### [What is needed]
Output all of the records exactly as written.

Entries from a dataset:
━━━
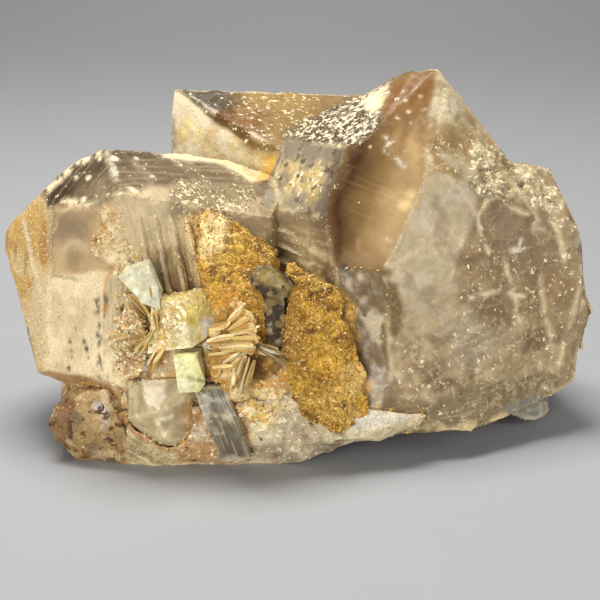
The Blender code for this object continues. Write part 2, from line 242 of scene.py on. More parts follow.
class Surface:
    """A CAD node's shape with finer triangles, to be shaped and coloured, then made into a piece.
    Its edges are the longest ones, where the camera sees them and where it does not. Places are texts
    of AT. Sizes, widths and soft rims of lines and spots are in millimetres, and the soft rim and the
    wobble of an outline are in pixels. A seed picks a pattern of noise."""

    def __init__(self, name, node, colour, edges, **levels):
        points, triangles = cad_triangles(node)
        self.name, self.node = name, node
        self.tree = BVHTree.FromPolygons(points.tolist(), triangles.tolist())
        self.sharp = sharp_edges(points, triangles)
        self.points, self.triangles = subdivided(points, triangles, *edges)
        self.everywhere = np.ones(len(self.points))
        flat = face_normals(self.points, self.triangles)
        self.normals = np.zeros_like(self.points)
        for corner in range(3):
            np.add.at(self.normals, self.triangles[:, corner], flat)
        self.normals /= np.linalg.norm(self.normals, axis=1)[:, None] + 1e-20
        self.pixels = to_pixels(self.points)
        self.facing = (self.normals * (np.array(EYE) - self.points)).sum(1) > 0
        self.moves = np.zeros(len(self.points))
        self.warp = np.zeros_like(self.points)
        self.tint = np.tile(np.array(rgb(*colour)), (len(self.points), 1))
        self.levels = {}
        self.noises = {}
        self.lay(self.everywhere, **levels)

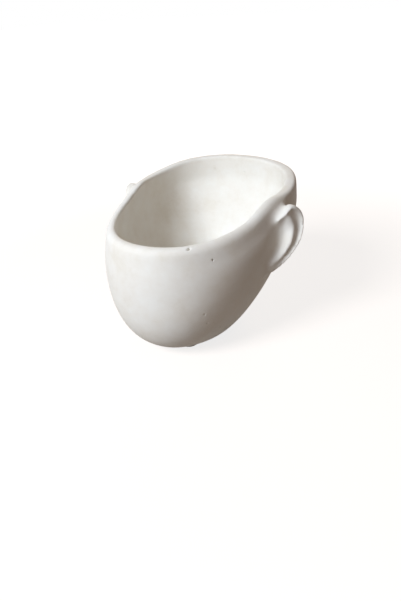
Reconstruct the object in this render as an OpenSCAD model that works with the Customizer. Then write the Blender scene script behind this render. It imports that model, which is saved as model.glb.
━━━
### [Task solution]
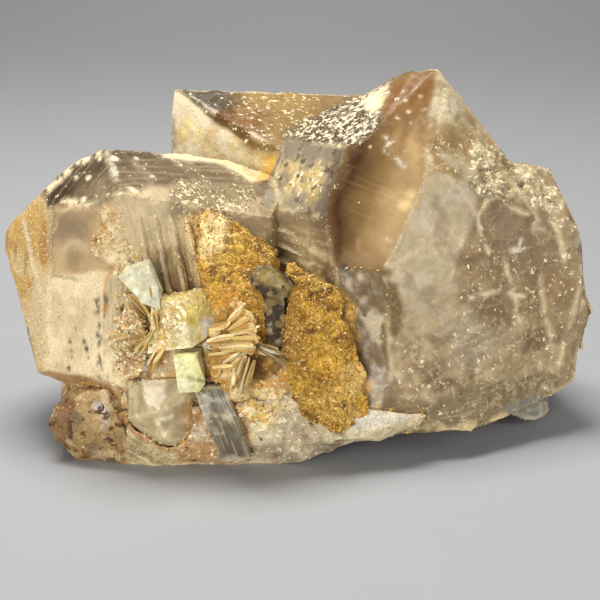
The Blender code for this object continues. Write part 2, from line 242 of scene.py on. More parts follow.
class Surface:
    """A CAD node's shape with finer triangles, to be shaped and coloured, then made into a piece.
    Its edges are the longest ones, where the camera sees them and where it does not. Places are texts
    of AT. Sizes, widths and soft rims of lines and spots are in millimetres, and the soft rim and the
    wobble of an outline are in pixels. A seed picks a pattern of noise."""

    def __init__(self, name, node, colour, edges, **levels):
        points, triangles = cad_triangles(node)
        self.name, self.node = name, node
        self.tree = BVHTree.FromPolygons(points.tolist(), triangles.tolist())
        self.sharp = sharp_edges(points, triangles)
        self.points, self.triangles = subdivided(points, triangles, *edges)
        self.everywhere = np.ones(len(self.points))
        flat = face_normals(self.points, self.triangles)
        self.normals = np.zeros_like(self.points)
        for corner in range(3):
            np.add.at(self.normals, self.triangles[:, corner], flat)
        self.normals /= np.linalg.norm(self.normals, axis=1)[:, None] + 1e-20
        self.pixels = to_pixels(self.points)
        self.facing = (self.normals * (np.array(EYE) - self.points)).sum(1) > 0
        self.moves = np.zeros(len(self.points))
        self.warp = np.zeros_like(self.points)
        self.tint = np.tile(np.array(rgb(*colour)), (len(self.points), 1))
        self.levels = {}
        self.noises = {}
        self.lay(self.everywhere, **levels)

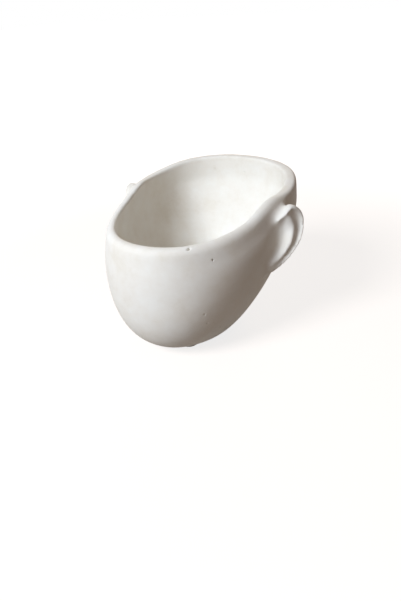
Reconstruct the object in this render as an OpenSCAD model that works with the Customizer. Then write the Blender scene script behind this render. It imports that model, which is saved as model.glb.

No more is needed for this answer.